NEW DELHI (Reuters) - Sugar mills in India's top cane producing state will soon start crushing cane after they temporarily resolved a dispute with the local government over how much to pay farmers, officials said on Sunday, ending a standoff that could have hit exports.

Uttar Pradesh has kept cane prices unchanged at 280 rupees per 100 kg despite domestic ex-mill sugar prices falling about 8 percent, prompting mill owners to demand a cut in cane prices and delay crushing that typically starts in early November.

But the mills have now agreed to start crushing after the state government allowed them to pay farmers in two tranches and waived some taxes.
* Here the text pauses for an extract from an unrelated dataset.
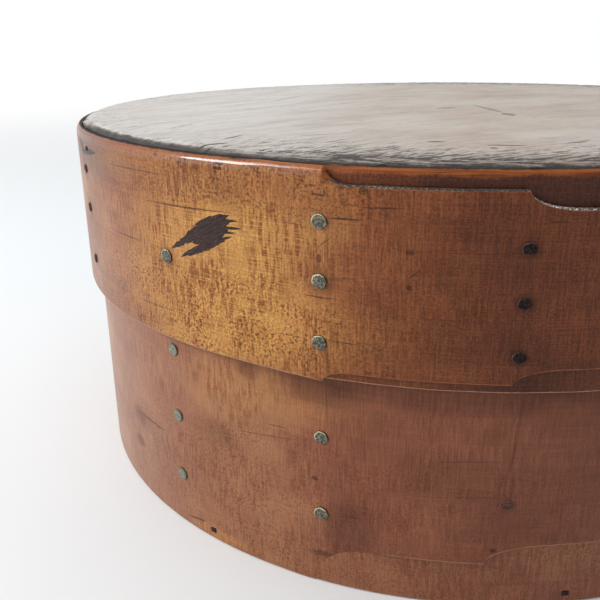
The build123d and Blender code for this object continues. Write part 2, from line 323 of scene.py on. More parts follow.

"The sugar industry of Uttar Pradesh ... announced commencement of crushing operation for season 2013-14, despite operations being unviable at the present cane price," said Deepak Guptara, secretary of the state sugar mills association that had sought to pay 225 rupees per 100 kg of cane.

"The state government has assured that a long term viable cane price fixation formula would be worked out so as to ensure long term viability and growth of the industry."

The government ordered the 123 sugar mills in the state to start crushing by December 7, Uttar Pradesh's top bureaucrat said in a statement.

The delay in crushing already means India's sugar production could slip 2.4 percent to 24.4 million tonnes in the year to September 2014, federal Food Minister K.V. Thomas said earlier this week.

While stocks remain comfortable and output is still likely to exceed demand, the slide could crimp exports from the world's second-biggest producer and give some support to sagging global and domestic prices.